Dear religious men and women, in the measure you remain faithful to the specific “charisms of the founders” you will be models and masters of living the new commandment of Jesus (cf. John 13: 34-35). And your communion, kept alive by the dynamism generated by your fraternal charity, will make your communities ‘supernatural powerhouses’ capable of producing that ‘spiritual current’ which, plunged into the nets of your pastoral initiatives, will allow you to ignite in many hearts the light of the faith, feeding the fervor of charity and supporting the strength of hope. With your unanimous charity, you will unite your voices to the concordant and confident invocation of the Church which implores: “Marana-tha, Come Lord Jesus (cf. Rev. 22:20). You will attract new vocations and like the disciples at the lake, you will count them “one hundred and fifty- three large fish” (cf. John 22:11).

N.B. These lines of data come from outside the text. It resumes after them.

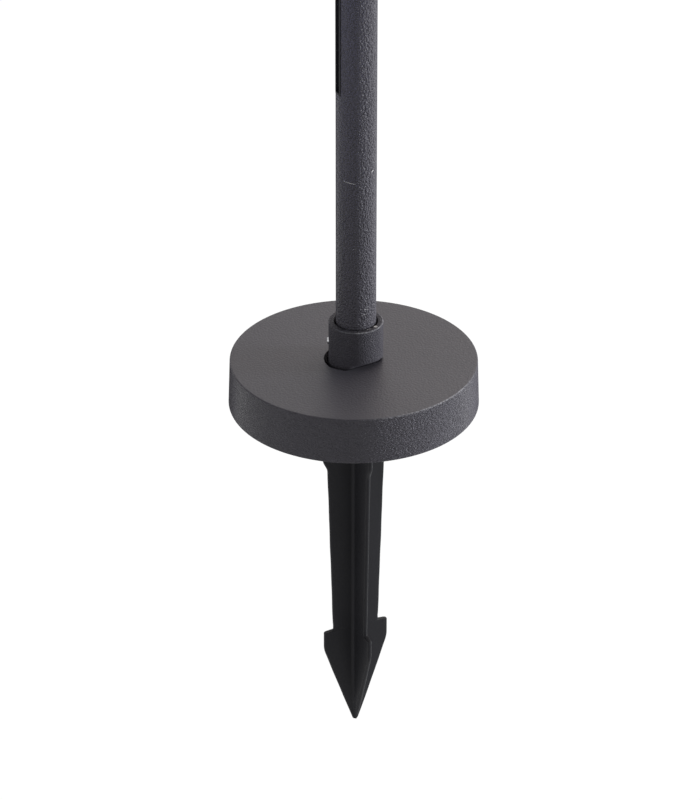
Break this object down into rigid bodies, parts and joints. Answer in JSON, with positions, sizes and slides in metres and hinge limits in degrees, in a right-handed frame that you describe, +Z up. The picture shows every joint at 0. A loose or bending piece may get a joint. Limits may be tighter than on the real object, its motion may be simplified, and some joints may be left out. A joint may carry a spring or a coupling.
{
  "type": "post lamp",
  "caption": "Slim garden post lamp: round coated tube with a recessed light slot, clamped in a socket that passes through a loose round ground disc onto a barbed four-blade spike.",
  "frame": {"origin": "on the post's axis at the ground line, level with the underside of the ground disc", "axes": "+Z up along the post, -Y is the side that the light slot faces, +X to the right seen from the front"},
  "size_m": [0.1268, 0.1267, 0.595],
  "materials": {
    "post_coat": "fine textured powder coat, satin",
    "disc_coat": "fine textured powder coat, matt",
    "spike_plastic": "moulded, matt",
    "housing_plastic": "smooth, satin",
    "steel": "plain stainless",
    "brass": "turned",
    "rubber": "smooth",
    "opal": "opal, satin",
    "aluminium": "extruded",
    "white_mask": "white solder mask",
    "phosphor": "smooth",
    "green_board": "solder mask",
    "component": "moulded",
    "sleeve_plastic": "insulating sheet",
    "terminal_plastic": "moulded",
    "lead_red": "insulated lead",
    "lead_black": "insulated lead"
  },
  "bodies": {
    "base": {"ground_spike": "spike_plastic", "spike_insert": "brass", "cable_grommet": "rubber", "post_socket": "post_coat", "threaded_nipple": "brass", "nipple_nut": "steel", "lock_washer": "steel"},
    "post": {"post_tube": "post_coat", "foot_bush": "spike_plastic", "terminal_block": "terminal_plastic", "terminal_screws": "steel", "driver_sleeve": "sleeve_plastic", "driver_board": "green_board", "driver_parts": "component", "driver_leads": "lead_red", "led_leads": "lead_black", "heat_sink": "aluminium", "led_board": "white_mask", "led_chips": "phosphor", "board_screws": "steel", "slot_housing": "housing_plastic", "slot_gasket": "rubber", "diffuser": "opal", "top_cap": "post_coat", "cap_seal": "rubber", "cap_screw": "steel", "sink_screws": "steel"},
    "disc": {"base_disc": "disc_coat"},
    "screw": {"clamp_screw": "steel"}
  },
  "joints": [
    {"name": "post_turn", "type": "hinge", "parent": "base", "child": "post", "pos_m": [0, 0, 0.0355], "axis": [0, 0, 1], "range_deg": [-170, 170]},
    {"name": "disc_lift", "type": "slide", "parent": "base", "child": "disc", "axis": [0, 0, 1], "range_m": [0, 0.0007]},
    {"name": "screw_out", "type": "slide", "parent": "base", "child": "screw", "axis": [-0.4226, -0.9063, 0], "range_m": [0, 0.0025]}
  ]
}
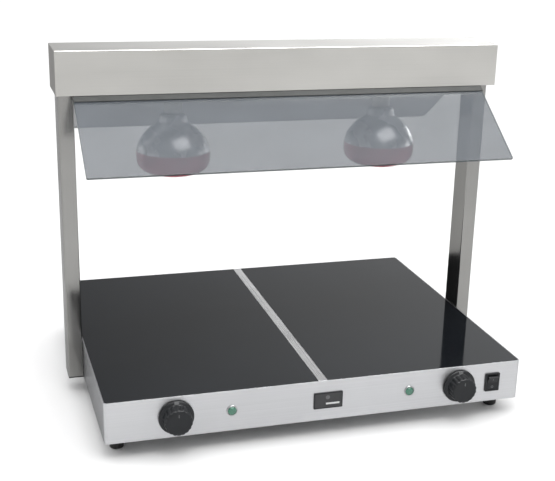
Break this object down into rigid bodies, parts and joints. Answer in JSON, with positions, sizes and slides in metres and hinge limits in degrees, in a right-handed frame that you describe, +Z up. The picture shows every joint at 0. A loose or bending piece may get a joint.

Animated by this confidence, each day, in the chapel of the Nunciature, after Holy Communion and before the end of Holy Mass we unite in this prayer for vocations that I would like to share with you:
Jesus, Supreme Shepherd of our souls,
deign to look with your eyes of mercy
upon your beloved Church in Canada.
Lord, grant us vocations;
send workers into your vineyard,
give us holy priests,
and holy families,
in order to proclaim the Gospel
and for the building up of your Kingdom
on this earth.
We ask this through the intercession
of the Immaculate Virgin Mary
your Mother and our Mother.
Lord, give us priests and religious
according to your Heart.
Enjoy the rest of the journey in this year of Consecrated Life! My prayer and my friendship accompany you. And do not forget to pray for me!